Though, it wasn’t all calm stuff. A friend of mine introduced me into happy hardcore and while I didn’t like it very much, it did pique my interest into another genre I would explore in the future — drum and bass.
As I reached my later high school years I began to become a pretty large In Flames fan — with Opeth not too far behind. I felt my tastes becoming more solidified and objective. Music turned from a subject I had a passive knowledge of to something I felt comfortable exploring with just about any company. Likewise, I began to explore into genres I thought I wouldn’t really like — finding out that some enjoyable stuff had been lurking there. I remember the first time I enjoyed a band like Meshuggah or Daath, something I would have probably found repulsive just years before.
I found that through metal, interestingly enough, I began to have a respect for just about every type of music. I had never been a fan of rap, but I gradually grew into underground stuff such as Aesop Rock and Jedi Mind Tricks. And who could forget VAST? A band whose self-titled album was loaded with the incredibly weird chanting and worldy sounds that would have offended my ears at one point in my life — but now were welcomed as a part of my daily soundtrack.

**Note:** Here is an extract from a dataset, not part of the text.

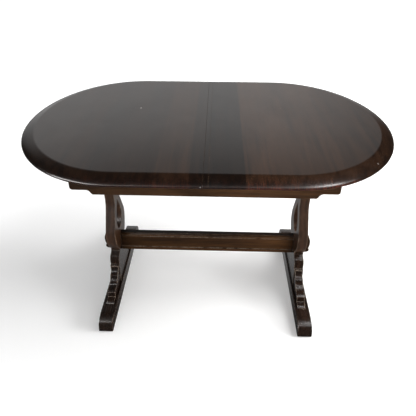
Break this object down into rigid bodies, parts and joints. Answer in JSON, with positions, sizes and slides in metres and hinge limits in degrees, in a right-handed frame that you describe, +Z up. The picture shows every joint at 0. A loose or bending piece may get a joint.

Throughout college I feel like my tastes have continued to evolve in pleasant ways. While I still feel mostly at home within the metal genre, my playlist is quite erratic. You will often find some dubstep followed immediately by melodeath or perhaps even some indie stuff. Likewise I love finding new music — even if I’m not very interested in a genre I’ll explore a few songs here and there just out of pure curiosity.
Which, by the way, is a great way to make friends with me — just share your music!
I sort of trailed off my original purpose here, but it made for a good self-discussion. Hopefully it gets some internal dialogue going within you!